Peace Treaty of Versailles (Articles 227 - 230: Penalties) (28 June 1919)
The Allied and Associated Powers publicly arraign William II of
Hohenzollern, formerly German Emperor, for a supreme offence
against international morality and the sanctity of treaties.
A special tribunal will be constituted to try the accused, thereby
assuring him the guarantees essential to the right of defence. It
will be composed of five judges, one appointed by each of the
following Powers: namely, the United States of America, Great
Britain, France, Italy and Japan.
In its decision the tribunal will be guided by the highest motives
of international policy, with a view to vindicating the solemn
obligations of international undertakings and the validity of
international morality. It will be its duty to fix the punishment
which it considers should be imposed.
The Allied and Associated Powers will address a request to the
Government of the Netherlands for the surrender to them of the ex-
Emperor in order that he may be put on trial.
The German Government recognises the right of the Allied and
Associated Powers to bring before military tribunals persons
accused of having committed acts in violation of the laws and
customs of war. Such persons shall, if found guilty, be sentenced
to punishments laid down by law. This provision will apply
notwithstanding any proceedings or prosecution before a tribunal in
Germany or in the territory of her allies.
The German Government shall hand over to the Allied and Associated
Powers, or to such one of them as shall so request, all persons
accused of having committed an act in violation of the laws and
customs of war, who are specified either by name or by the rank,
office or employment which they held under the German authorities.

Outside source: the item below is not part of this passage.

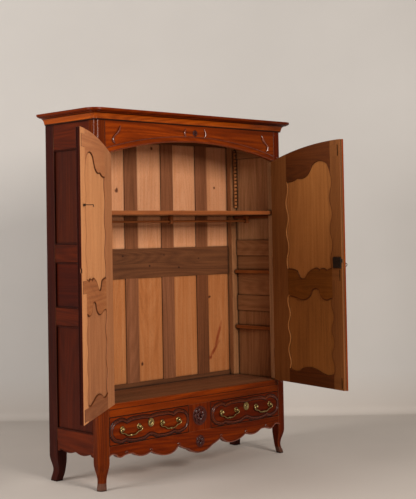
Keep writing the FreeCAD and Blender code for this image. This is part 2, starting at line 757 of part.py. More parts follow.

Persons guilty of criminal acts against the nationals of one of the
Allied and Associated Powers will be brought before the military
tribunals of that Power.
Persons guilty of criminal acts against the nationals of more than
one of the Allied and Associated Powers will be brought before
military tribunals composed of members of the military tribunals of
the Powers concerned.
In every case the accused will be entitled to name his own counsel.
The German Government undertakes to furnish all documents and
information of every kind, the production of which may be
considered necessary to ensure the full knowledge of the
incriminating acts, the discovery of offenders and the just
appreciation of responsibility.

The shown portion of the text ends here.